In Lovely Blueness: Adventures in Troubled Light

Printer-friendly version
In 2004 Colm Toibin curated an exhibition at the Chester Beatty Library in Dublin called 'Blue' which consisted of blue objects from the collection. This is his introduction to the catalogue.

The absence of blue as a central colour in certain cultures at certain times and its subsequent rise in popularity and use have never been fully or convincingly explained. In ‘The Primary Colours’, Alexander Theroux writes: ‘In the Bible, although there are over four hundred references to the sky or haven, the colour blue is not once named.’ (8) In one of the earliest theories of colour, Empedocles (492-431 BC) identified four primary colours as white, black, red and yellowish-green. Blue is absent. Plato (428-347 BC) also admitted four main colours and excluded blue. Aristotle (384-322 BC) took the view that there were only two colours - black and white - and everything else was obtained by mixing these two colours. (9) Both Plato and Aristotle were uneasy about the idea of colour itself in art. Aristotle wrote in the Poetics that ‘the chalk outline of a portrait will give more pleasure than the most beautiful colours laid on confusedly’. (10) Command of line was more important in Greek art than use of colour. Indeed, the view was taken that the addition of colour could be left to the master’s assistant.
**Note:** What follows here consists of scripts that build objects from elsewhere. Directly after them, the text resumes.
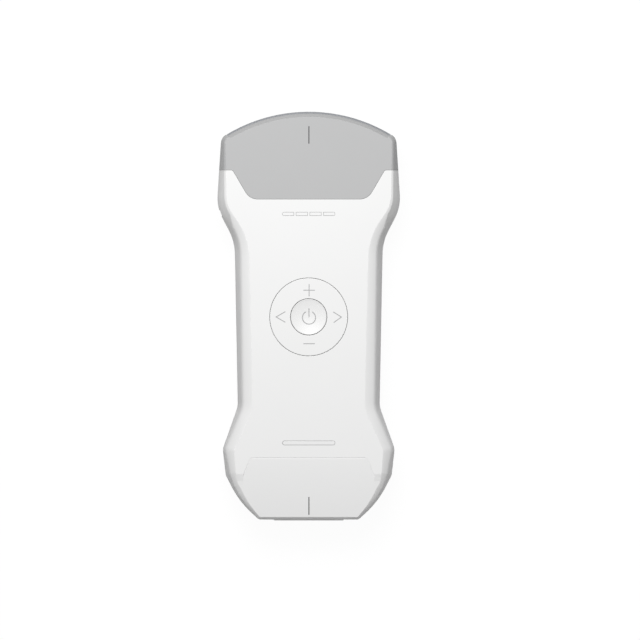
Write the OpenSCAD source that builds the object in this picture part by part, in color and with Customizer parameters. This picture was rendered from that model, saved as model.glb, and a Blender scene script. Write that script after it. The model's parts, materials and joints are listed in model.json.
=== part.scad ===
// Handheld ultrasound scanner with a curved array, lying on its back.
// X is across the scanner, Y runs from the tail to the lens and Z comes out of the face with the keys.
// The origin is at the middle of the footprint, at the level of the back. All sizes are in millimetres.

/* [Case] */
// Length over the lens and the port cover
length = 156.2; // [150:0.1:165]
// Thickness of the case
thickness = 25; // [24.5:0.1:28]
// Wall of the case halves and of the head
wall = 2; // [1.8:0.1:2.2]
// Width over the head's corners at the ends of the lens
head_w = 66.8; // [66.4:0.1:68.4]
// Width where the flanks meet the slope to the neck, before rounding
shoulder_w = 70.2; // [69.8:0.1:74]
// Width where that slope meets the waist
neck_w = 56.6; // [55.8:0.1:59]
// Width at the tail end of the waist
waist_w = 54.2; // [53.8:0.1:56]
// Width over the lower bulge, before rounding
bulge_w = 65.7; // [65:0.1:68]
// Width where the flanks end and the tail starts to taper
flare_w = 63.4; // [62.5:0.1:64.5]
// Width at the middle of the tail's taper
taper_w = 52.9; // [52.6:0.1:54.4]
// Width of the flat tail end, before rounding
tail_w = 38.1; // [37:0.1:41]
// Distance from the lens tip back to the shoulder
shoulder_at = 36.5; // [36:0.1:38]
// Distance from the lens tip back to the neck
neck_at = 49.7; // [49:0.1:52]
// Distance from the port cover up to the tail end of the waist
waist_at = 43.5; // [42:0.1:45]
// Distance from the port cover up to the lower bulge
bulge_at = 27.4; // [26:0.1:28]
// Distance from the port cover up to the start of the tail's taper
flare_at = 17.3; // [16:0.1:18]
// Distance from the port cover up to the middle of the tail's taper
taper_at = 7.1; // [6:0.1:8]
// Rounding of the head's corners
head_r = 4; // [3:0.1:4.4]
// Rounding of the shoulders
shoulder_r = 17; // [10:0.5:20]
// Rounding of the neck
neck_r = 20; // [14:0.5:24]
// Rounding at the tail end of the waist
waist_r = 9.5; // [6:0.5:14]
// Rounding of the lower bulge
bulge_r = 6.5; // [4:0.5:8]
// Rounding where the taper starts
flare_r = 1.5; // [1:0.1:3]
// Rounding of the taper
taper_r = 36; // [30:1:38]
// Rounding of the tail's corners
tail_r = 2; // [1:0.1:3]

/* [Rounded rims] */
// How far the flat face stays inside the lens end of the head
nose_rim_w = 1.4; // [1.2:0.1:2]
// How far the flat face stays inside the flanks at the head's corners
head_rim_w = 2; // [1.8:0.1:2.6]
// How far the flat face stays inside the shoulders
shoulder_rim_w = 4.4; // [4:0.1:5.4]
// How far the flat face stays inside the waist
waist_rim_w = 5.8; // [5:0.1:6.2]
// How far the flat face stays inside the lower bulge
bulge_rim_w = 5; // [4.4:0.1:5.6]
// How far the face would stay inside the taper if it did not slope
taper_rim_w = 6.2; // [5.5:0.1:7]
// How far the face would stay inside the tail end if it did not slope
tail_rim_w = 4.5; // [4:0.1:5]
// Depth of the rounded rim and the drafted flank at the head's corners
head_rim_h = 3.4; // [3:0.1:4]
// The same depth at the shoulders
shoulder_rim_h = 7; // [6:0.1:8]
// The same depth round the waist and the bulge
waist_rim_h = 9.5; // [8:0.1:10]
// The same depth in the middle of the tail's taper, measured from the level of the flat face
taper_rim_h = 12; // [11:0.1:12.2]
// The same depth at the tail's corners
tail_rim_h = 7.5; // [7:0.1:7.9]

/* [Head and tail faces] */
// Distance from the lens tip back to the head's border on the flanks
head_border_at = 22.4; // [21:0.1:24]
// Distance from the lens tip back to the head's border across the face
head_tongue_at = 33.5; // [32:0.1:34]
// Width of the head's border across the face, before rounding
head_tongue_w = 45; // [42:0.5:46]
// Width of the head's border where its slanted sides start
head_slant_w = 58; // [57:0.5:60]
// Rounding of the border's inner corners
head_tongue_r = 5.5; // [3:0.5:6]
// Rounding of the border's outer corners
head_slant_r = 1; // [0.5:0.1:2]
// Distance from the port cover up to the crease of the sloping tail face
facet_at = 24.2; // [23:0.1:25]
// Width of that crease
facet_w = 43.4; // [40:0.1:46]
// Width of the sloping face where it reaches the taper
facet_foot_w = 50; // [48:0.5:54]
// Slope of the tail face in degrees
facet_slope = 7.5; // [6:0.5:8]
// Length of the index notch in the left flank
notch_len = 2.7; // [2:0.1:4]
// Depth of the index notch
notch_depth = 0.5; // [0.3:0.1:0.6]
// Height of the index notch
notch_h = 13; // [8:1:15]
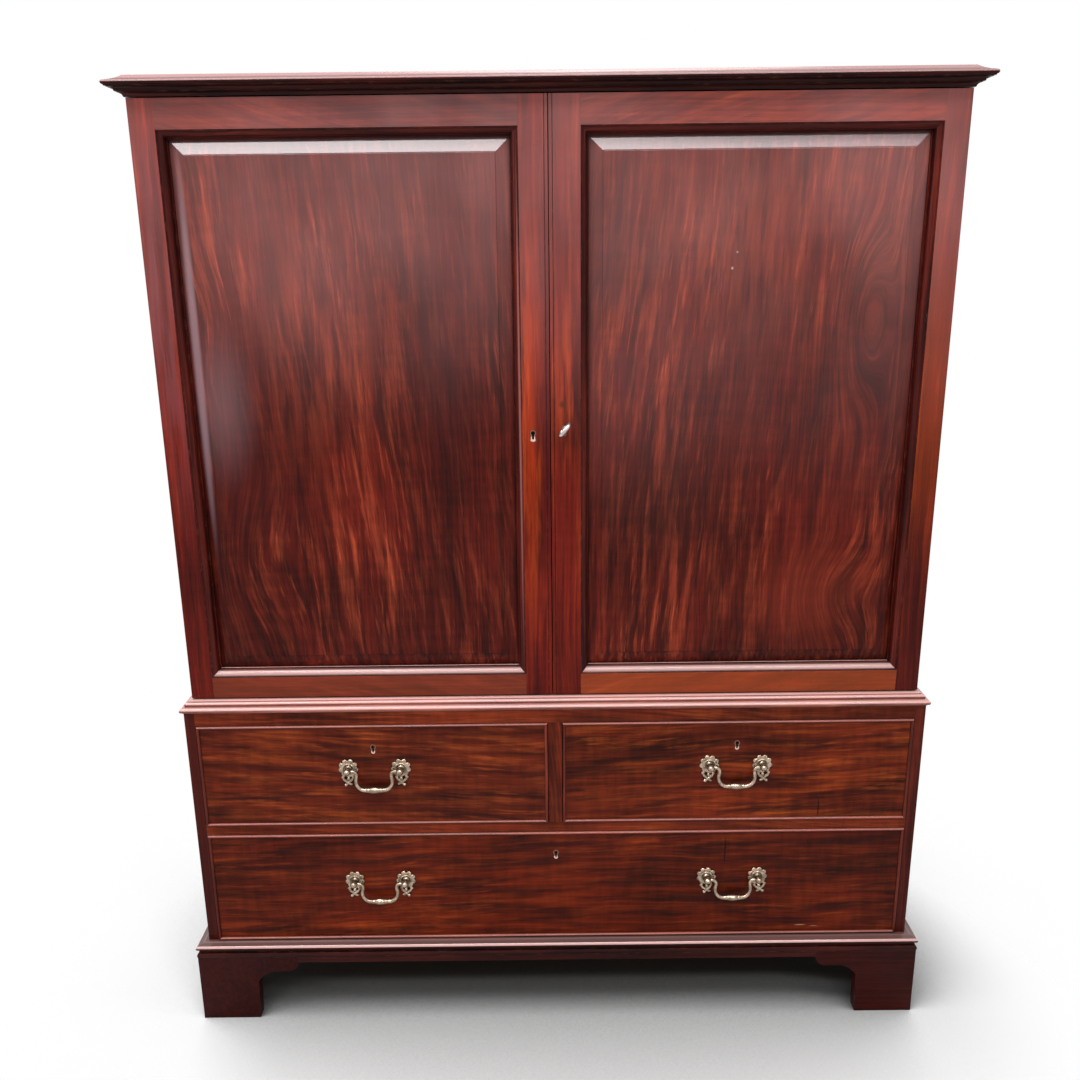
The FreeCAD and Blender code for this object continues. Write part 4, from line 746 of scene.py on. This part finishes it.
metals = {
    "brassWorn": dict(
        dull=(137, 120, 103), bright=(188, 166, 146), wornAndHighlight=(230, 208, 188),
        dirt=(52, 50, 34), grimeAndShade=0.9, rough=0.30, arris=0.0006,
        nodes=["drawer_left_plates", "drawer_right_plates", "drawer_long_plates", "bail_left",
                  "bail_right", "bail_long_left", "bail_long_right"]),
    "brassThread": dict(
        dull=(176, 140, 122), bright=(226, 196, 180), wornAndHighlight=(236, 214, 200),
        dirt=(30, 20, 14), grimeAndShade=0.9, rough=0.34, arris=0.0004,
        # painted shade and highlight: all that doesn't face up takes the darker shade tint, and the
        # foot of each keyhole a bright painted highlight
        shadeTint=(128, 92, 78),
        footHighlights=[(drawerFace, (-0.316, 0.5305), (0.0052, 0.0042)),
                   (drawerFace, (0.316, 0.5305), (0.0052, 0.0042)),
                   (drawerFace, (0.0, 0.3195), (0.0052, 0.0042)),
                   (doorFace, (-0.0311, 1.0735), (0.0065, 0.0065))],
        nodes=["door_left_escutcheon", "door_right_lock", "drawer_left_lock",
                  "drawer_right_lock", "drawer_long_lock"]),
    "brassHinge": dict(
        dull=(120, 92, 48), bright=(160, 128, 74), wornAndHighlight=(190, 160, 104), dirt=(44, 30, 16),
        grimeAndShade=0.7, rough=0.42, arris=0.0005,
        nodes=["case_hinges", "door_left_hinges", "door_right_hinges", "door_left_bolt_plates"]),
    "ironBolt": dict(
        dull=(84, 80, 76), bright=(128, 124, 118), wornAndHighlight=(168, 164, 158),
        dirt=(52, 34, 22), grimeAndShade=0.7, rough=0.45, arris=0.0005,
        nodes=["bolt_upper", "bolt_lower", "door_lock_bolt", "drawer_left_lock_bolt",
                  "drawer_right_lock_bolt", "drawer_long_lock_bolt"]),
    "steelKey": dict(
        dull=(170, 156, 152), bright=(214, 198, 196), wornAndHighlight=(244, 232, 232), dirt=(70, 56, 50),
        grimeAndShade=0.6, rough=0.26, arris=0.0005, nodes=["door_key"]),
}
for name, looks in metals.items():
    finish = metal(name, {**bareMetal, **looks})
    for node in looks["nodes"]:
        dress(node, finish)
print("inside timber and metals dressed")


# small helpers for modelling

def clearPicks():
    bpy.ops.object.select_all(action="DESELECT")


def settle():
    bpy.ops.object.transform_apply(location=True, rotation=True, scale=True)


def pickOnly(piece):
    clearPicks()
    piece.select_set(True)
    bpy.context.view_layer.objects.active = piece


def startEdit(piece):
    pickOnly(piece)
    bpy.ops.object.mode_set(mode="EDIT")
    bpy.ops.mesh.select_all(action="SELECT")


def pickFaces(piece, test):
    # selects the faces whose middle and normal pass the test, in edit mode
    bpy.ops.mesh.select_all(action="DESELECT")
    bpy.ops.object.mode_set(mode="OBJECT")
    for face in piece.data.polygons:
        face.select = test(face.center, face.normal)
    bpy.ops.object.mode_set(mode="EDIT")


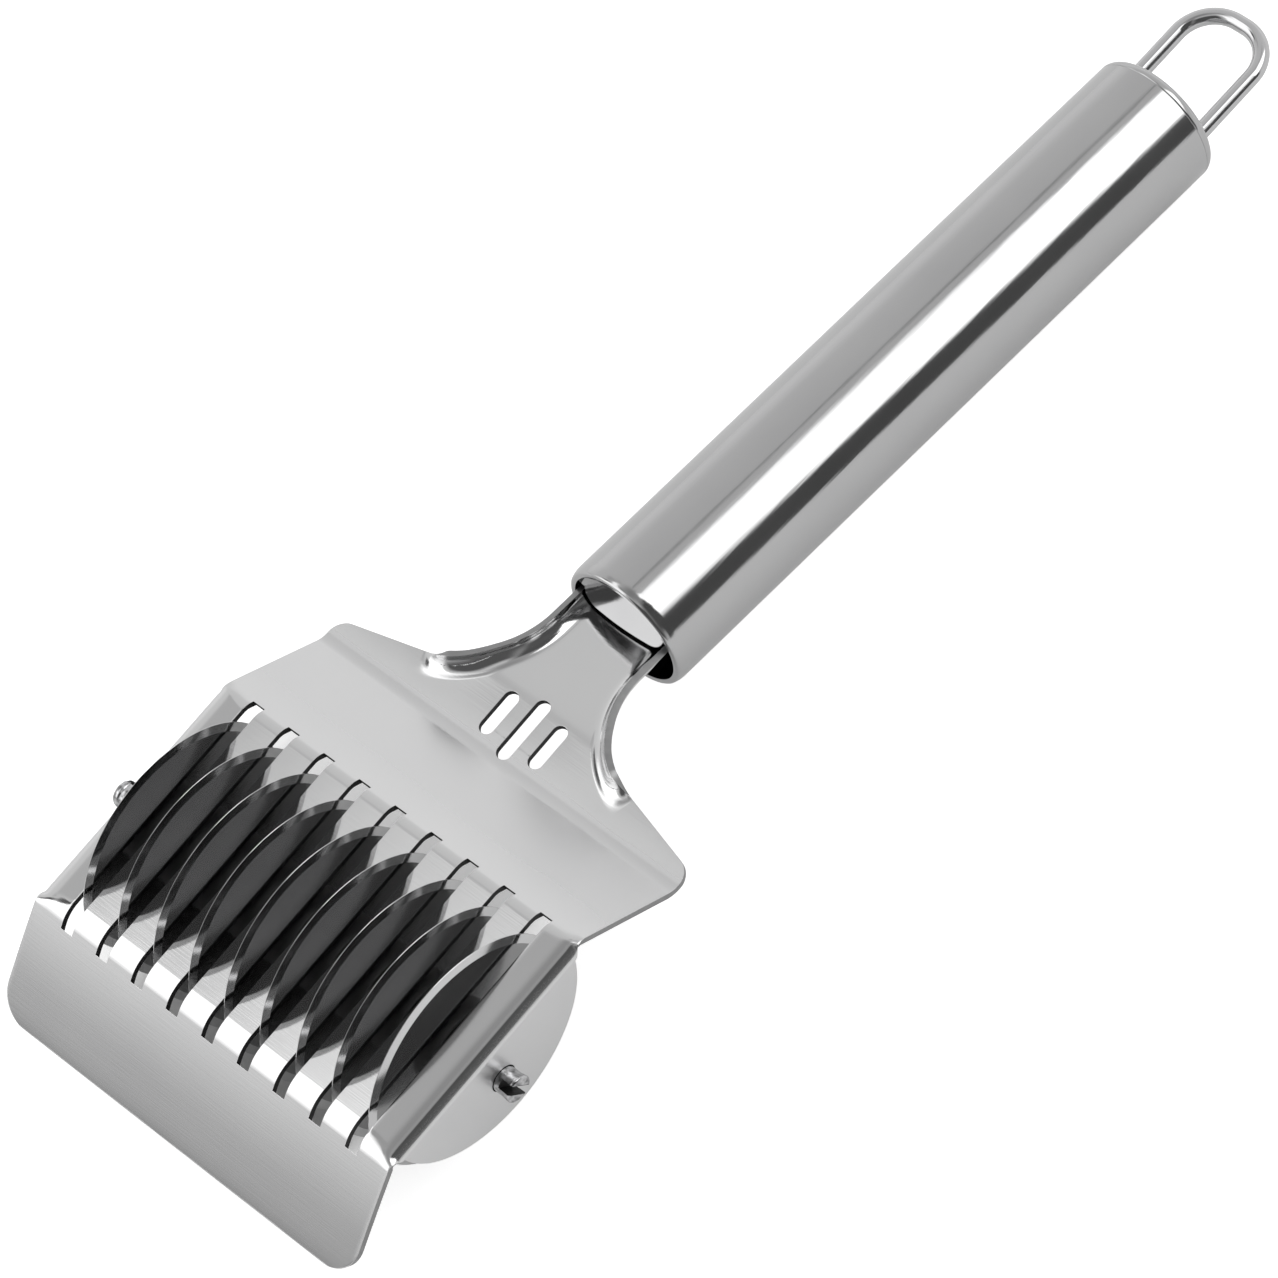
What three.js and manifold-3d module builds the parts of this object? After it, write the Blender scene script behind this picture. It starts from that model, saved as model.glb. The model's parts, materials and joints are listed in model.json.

Colour was interference with nature rather than depiction to it. Its use or abuse became a moral issue not only after the Reformation, but among Greek and Roman writers too. Plotinus saw colour as a way of conquering darkness 'by the pouring-in of light’ (11) Pliny took the view that with merely four colours - black, white, red and yellow - works of genius were made, but that with the introduction of more colours, including what India contributed, he wrote, ‘from the ooze of her rivers’ - meaning Indigo - ‘we are alive only to the worth of the materials and not to the genius of the artist’. (12) Later writers, however, began to extol colour in all its glory. In the ninth century Photius wrote of the mosaic-filled interior of the Palace Chapel in the church of the Virgin of Pharos: ‘It is as if one had entered heaven itself with no one barring the way from any side, and was illuminated by the beauty in all forms shining around like so many stars.’ (13) Nonethless, for both Western and Arabic writers, colour was subservient to light. Boethius said that colour was an accident. Scholars such as Averroes made light a far more important structural concept than colour, believing that the colours of art were finite while the colours of nature infinite. These theories of colour and light would lead to Goethe’s most beautiful phrase: ‘Colour is troubled light.’